Conducted during the first two weeks of the initial lockdown, the Working from Home Wellbeing Survey undertaken by the Institute for Employment Studies (IES) reveals how homeworkers quickly experienced a significant jump in musculoskeletal complaints. Compared to their normal physical condition, people reported suffering a number of new aches and pains, especially in the neck (58%), shoulder (56%) and back (55%).

For employers who take their health and safety obligations seriously, these findings should be a major cause for concern. Without the appropriate seating, desks, and screen displays, employees who work long hours from home are putting their physical wellbeing – and ultimately their ability to work productively – at risk.

The good news is that encouraging people to make some simple ergonomic changes to the way they work from home can help them become stronger, fitter, and better equipped to cope with whatever the working day throws at them.

Simple steps to staying fitter and healthier

Great for general wellness, moving from one posture to another when working in front of a computer for long periods of time can help alleviate the cumulative hazards of poor posture and too much sitting while improving circulation, calorie-burn, and insulin management.

Taking mini-breaks at regular intervals to stretch and move away from a screen is another great way to relax eyes, wrists, and bodies. Using the right monitor mount will give computer users much greater control over how and where they position screens, enabling them to align screens to their line of sight and minimise any risk of neck and eye strain.

Similarly, having a sit-stand desk will enable people to easily alternate periods of standing and sitting throughout the working day. By adding more variety to their working routines, they’ll be engaging in the kind of low-intensity ergonomic and physical activity that has been shown to boost physical wellbeing and productivity. For homeworkers that don’t have access to this kind of desk, then using books to set up an equivalent on a countertop that lifts their laptop into their line of sight is one way to mimic the work standing experience.

Other basic ergonomic steps that can help boost posture include finding a firm cushion to sit on. This supports both good back posture and will help to raise wrists and arms in line with a keyboard. In a similar way, rolling up a towel and placing this behind the lumbar region will reduce the risk of slumping when seated. Finally, setting an alarm reminder to get up and move around every 30 minutes is another great way of giving the body a break from being stuck in one position for too long.

Making the most of space

Creating a comfortable and productive home working environment can sometimes be a challenge. Not everyone has a room that they can convert to a dedicated office. Sometimes, a room has to double as a bedroom at night, and office by day. Many people also no longer have the luxury of a separate dining room.
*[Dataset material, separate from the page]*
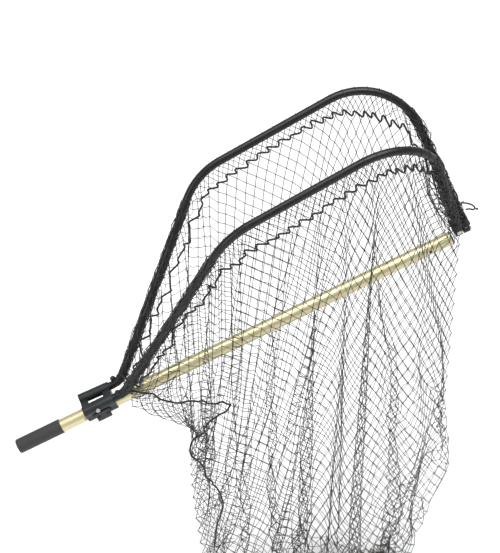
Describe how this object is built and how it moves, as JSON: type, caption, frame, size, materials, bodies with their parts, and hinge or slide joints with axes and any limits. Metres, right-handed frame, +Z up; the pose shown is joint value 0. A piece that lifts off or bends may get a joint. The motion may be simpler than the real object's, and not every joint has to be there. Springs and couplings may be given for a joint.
{
  "type": "landing net",
  "caption": "Folding landing net with a two-piece hinged hoop, a sliding head, a straight tubular handle and a deep knotted net bag.",
  "frame": {"origin": "middle of the grip, on the handle's axis", "axes": "+Z up, +X level towards the hoop's tip, +Y towards the far half hoop; the handle rises 21.25 degrees above +X"},
  "size_m": [0.9445, 0.2571, 1.1444],
  "materials": {
    "gold_anodised_tube": "satin anodised, pale gold",
    "black_anodised_tube": "satin anodised, black",
    "grip_rubber": "fine matt grain",
    "moulded_nylon": "moulded, slightly blue black",
    "latch_nylon": "moulded, dark grey",
    "button_nylon": "moulded",
    "acetal_bush": "turned, white",
    "zinc_steel": "bright zinc",
    "net_twine": "knotted black twine",
    "tie_cord": "braided black cord"
  },
  "bodies": {
    "handle": {"pole": "gold_anodised_tube", "grip": "grip_rubber", "pole_end_plug": "moulded_nylon", "stop_button_spring": "zinc_steel"},
    "stop_button": {"stop_button": "button_nylon"},
    "head": {"head_block": "moulded_nylon", "sleeve_bushes": "acetal_bush", "near_barrel_bush": "moulded_nylon", "far_barrel_bush": "moulded_nylon", "barrel_screws": "zinc_steel", "latch_guide_pins": "zinc_steel", "latch_springs": "zinc_steel", "net_near_arm": "net_twine", "net_near_rear_corner": "net_twine", "net_near_side": "net_twine", "net_near_front_corner": "net_twine", "net_near_front_shoulder": "net_twine", "net_near_front": "net_twine", "net_far_arm": "net_twine", "net_far_rear_corner": "net_twine", "net_far_side": "net_twine", "net_far_front_corner": "net_twine", "net_far_front_shoulder": "net_twine", "net_far_front": "net_twine", "net_rear_slope": "net_twine", "net_rear_wall": "net_twine", "net_bottom": "net_twine"},
    "latch": {"latch_tab": "latch_nylon", "lock_pin": "zinc_steel"},
    "near_hoop": {"near_hoop_tube": "black_anodised_tube", "near_arm_stop": "moulded_nylon", "near_tip_knuckle": "moulded_nylon", "near_tip_rivet": "zinc_steel", "tip_pin": "zinc_steel"},
    "far_hoop": {"far_hoop_tube": "black_anodised_tube", "far_arm_stop": "moulded_nylon", "far_tip_knuckle": "moulded_nylon", "far_tip_rivet": "zinc_steel", "tip_cord": "tie_cord", "tip_cord_knot": "tie_cord"}
  },
  "joints": [
    {"name": "head_slide", "type": "slide", "parent": "handle", "child": "head", "axis": [0.932, 0, 0.3624], "range_m": [0, 0.719]},
    {"name": "stop_button_press", "type": "slide", "parent": "handle", "child": "stop_button", "axis": [0, 1, 0], "range_m": [0, 0.0025], "stiffness_N_per_m": 800, "springref_m": -0.002, "deforming": ["stop_button_spring"]},
    {"name": "latch_pull", "type": "slide", "parent": "head", "child": "latch", "axis": [0, -1, 0], "range_m": [0, 0.003], "stiffness_N_per_m": 800, "springref_m": -0.003, "deforming": ["latch_springs"]},
    {"name": "near_fold", "type": "hinge", "parent": "head", "child": "near_hoop", "pos_m": [0.11692, -0.021, 0.06907], "axis": [0.9392, 0.0264, 0.3423], "range_deg": [-16.5, 70.5]},
    {"name": "far_fold", "type": "hinge", "parent": "head", "child": "far_hoop", "pos_m": [0.11692, 0.021, 0.06907], "axis": [-0.9392, 0.0264, -0.3423], "range_deg": [-16.5, 70.5]}
  ]
}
With the average British house size now 20% smaller than in the 1970s, finding smart and flexible solutions that enable people to make the most of the space they have and create an ergonomically safe working environment is a top priority.
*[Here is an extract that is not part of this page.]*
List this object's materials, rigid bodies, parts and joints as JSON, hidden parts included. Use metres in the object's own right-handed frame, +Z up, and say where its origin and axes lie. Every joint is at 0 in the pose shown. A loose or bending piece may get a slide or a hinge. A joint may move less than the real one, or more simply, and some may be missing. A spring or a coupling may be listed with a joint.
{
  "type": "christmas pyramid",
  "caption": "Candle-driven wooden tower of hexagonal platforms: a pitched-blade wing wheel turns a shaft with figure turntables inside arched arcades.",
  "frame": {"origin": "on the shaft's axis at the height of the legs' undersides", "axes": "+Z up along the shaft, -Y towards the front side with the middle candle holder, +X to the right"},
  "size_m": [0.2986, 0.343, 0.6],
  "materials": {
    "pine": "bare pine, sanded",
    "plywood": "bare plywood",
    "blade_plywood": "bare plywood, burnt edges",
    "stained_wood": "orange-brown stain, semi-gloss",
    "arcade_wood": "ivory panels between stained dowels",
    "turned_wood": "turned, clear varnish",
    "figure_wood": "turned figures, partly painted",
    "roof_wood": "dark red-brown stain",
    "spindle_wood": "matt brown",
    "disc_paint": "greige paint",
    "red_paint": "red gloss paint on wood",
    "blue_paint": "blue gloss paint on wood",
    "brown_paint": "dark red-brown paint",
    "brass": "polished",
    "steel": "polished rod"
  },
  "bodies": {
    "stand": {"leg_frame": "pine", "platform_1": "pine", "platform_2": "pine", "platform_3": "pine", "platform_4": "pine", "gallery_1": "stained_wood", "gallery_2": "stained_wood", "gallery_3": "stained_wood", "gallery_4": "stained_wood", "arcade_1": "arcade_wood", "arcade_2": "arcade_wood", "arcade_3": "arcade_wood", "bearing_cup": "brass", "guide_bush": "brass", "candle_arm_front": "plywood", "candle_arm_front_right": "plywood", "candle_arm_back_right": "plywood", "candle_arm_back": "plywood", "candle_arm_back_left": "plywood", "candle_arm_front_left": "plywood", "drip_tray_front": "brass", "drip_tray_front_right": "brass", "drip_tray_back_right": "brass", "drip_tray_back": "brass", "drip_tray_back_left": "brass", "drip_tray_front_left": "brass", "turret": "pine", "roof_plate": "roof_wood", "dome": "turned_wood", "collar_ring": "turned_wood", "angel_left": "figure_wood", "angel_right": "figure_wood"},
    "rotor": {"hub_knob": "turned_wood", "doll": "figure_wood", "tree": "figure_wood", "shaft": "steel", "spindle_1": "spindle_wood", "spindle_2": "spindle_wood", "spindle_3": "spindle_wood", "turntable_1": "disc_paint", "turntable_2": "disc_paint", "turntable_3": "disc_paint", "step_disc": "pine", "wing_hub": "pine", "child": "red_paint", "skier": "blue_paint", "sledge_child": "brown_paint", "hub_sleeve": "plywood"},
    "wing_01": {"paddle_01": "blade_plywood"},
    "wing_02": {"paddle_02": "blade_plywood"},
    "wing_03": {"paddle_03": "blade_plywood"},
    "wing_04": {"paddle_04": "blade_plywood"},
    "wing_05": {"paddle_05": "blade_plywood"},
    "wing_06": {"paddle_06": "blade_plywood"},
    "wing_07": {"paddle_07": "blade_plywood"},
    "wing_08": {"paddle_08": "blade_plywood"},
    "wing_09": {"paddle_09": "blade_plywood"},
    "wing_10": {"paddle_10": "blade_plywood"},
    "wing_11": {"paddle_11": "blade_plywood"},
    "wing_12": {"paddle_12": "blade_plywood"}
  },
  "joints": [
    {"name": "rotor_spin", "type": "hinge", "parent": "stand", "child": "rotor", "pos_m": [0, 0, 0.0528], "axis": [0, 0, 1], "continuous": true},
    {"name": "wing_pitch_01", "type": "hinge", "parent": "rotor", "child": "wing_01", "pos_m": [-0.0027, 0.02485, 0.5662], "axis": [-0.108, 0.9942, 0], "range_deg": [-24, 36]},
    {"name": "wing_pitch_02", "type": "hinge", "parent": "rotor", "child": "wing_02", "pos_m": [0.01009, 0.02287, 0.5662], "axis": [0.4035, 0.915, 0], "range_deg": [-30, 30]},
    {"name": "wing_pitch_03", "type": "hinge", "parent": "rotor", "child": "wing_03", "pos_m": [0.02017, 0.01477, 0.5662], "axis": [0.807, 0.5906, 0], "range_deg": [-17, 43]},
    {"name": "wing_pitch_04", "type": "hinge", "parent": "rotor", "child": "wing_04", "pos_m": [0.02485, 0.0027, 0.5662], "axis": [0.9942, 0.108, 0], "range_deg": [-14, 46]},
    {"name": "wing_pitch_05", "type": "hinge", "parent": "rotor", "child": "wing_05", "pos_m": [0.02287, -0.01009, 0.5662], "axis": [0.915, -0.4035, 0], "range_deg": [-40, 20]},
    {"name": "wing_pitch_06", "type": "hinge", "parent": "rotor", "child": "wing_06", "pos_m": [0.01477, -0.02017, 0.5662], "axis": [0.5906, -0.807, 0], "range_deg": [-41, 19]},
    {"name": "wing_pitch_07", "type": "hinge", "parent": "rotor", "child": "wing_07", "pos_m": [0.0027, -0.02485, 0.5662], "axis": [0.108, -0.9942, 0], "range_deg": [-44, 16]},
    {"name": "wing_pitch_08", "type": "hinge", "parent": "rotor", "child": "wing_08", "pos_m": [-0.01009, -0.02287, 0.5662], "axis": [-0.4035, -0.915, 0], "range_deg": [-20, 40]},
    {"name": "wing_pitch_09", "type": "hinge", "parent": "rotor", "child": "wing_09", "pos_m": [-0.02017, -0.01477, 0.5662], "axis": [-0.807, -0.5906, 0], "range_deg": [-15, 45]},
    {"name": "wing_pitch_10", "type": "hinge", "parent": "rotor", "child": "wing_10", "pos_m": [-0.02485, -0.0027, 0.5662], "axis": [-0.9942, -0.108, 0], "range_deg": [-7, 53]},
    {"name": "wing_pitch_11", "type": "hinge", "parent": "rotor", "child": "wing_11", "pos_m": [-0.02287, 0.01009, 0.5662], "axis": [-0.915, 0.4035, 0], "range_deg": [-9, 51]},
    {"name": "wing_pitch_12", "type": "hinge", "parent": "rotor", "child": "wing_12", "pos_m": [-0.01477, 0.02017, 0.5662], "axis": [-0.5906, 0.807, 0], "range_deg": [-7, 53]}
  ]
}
This means they need smart ergonomic working solutions that will enable them to discreetly create a designated work area without having to move other furnishings around.

Today’s sit-stand desks and monitor mounts are the ideal solution for homeworkers that need to be able to relocate their work environment out of sight at the end of the day. Space-saving fold-down wall desks are another ideal solution for space-constrained living quarters.

Looking to the future

A recent employee survey conducted by Cardiff University and the University of Southampton in June reveals how more and more of us intend to continue working more flexibly, an indication that our working patterns are set to change for good. An impressive 88% of people who worked from home during lockdowns wanted the option to continue to work remotely, with 47% saying they wanted to do so often or all of the time.

With everything pointing to working from home becoming the norm for many, employers will need to develop procedures that ensure staff are working safely and in ways that do not impact their physical health. That might include allowing employees to complete a home working risk assessment, checking that they have the right desks, chairs, and workstations, so they can work in an ergonomic manner.

Ultimately, minimising the risks to physical wellbeing by using the power of ergonomics to foster working habits that look after our bodies will lead to more productive work habits. After all, who feels motivated if our bodies are stressed and in pain because of awkward postures?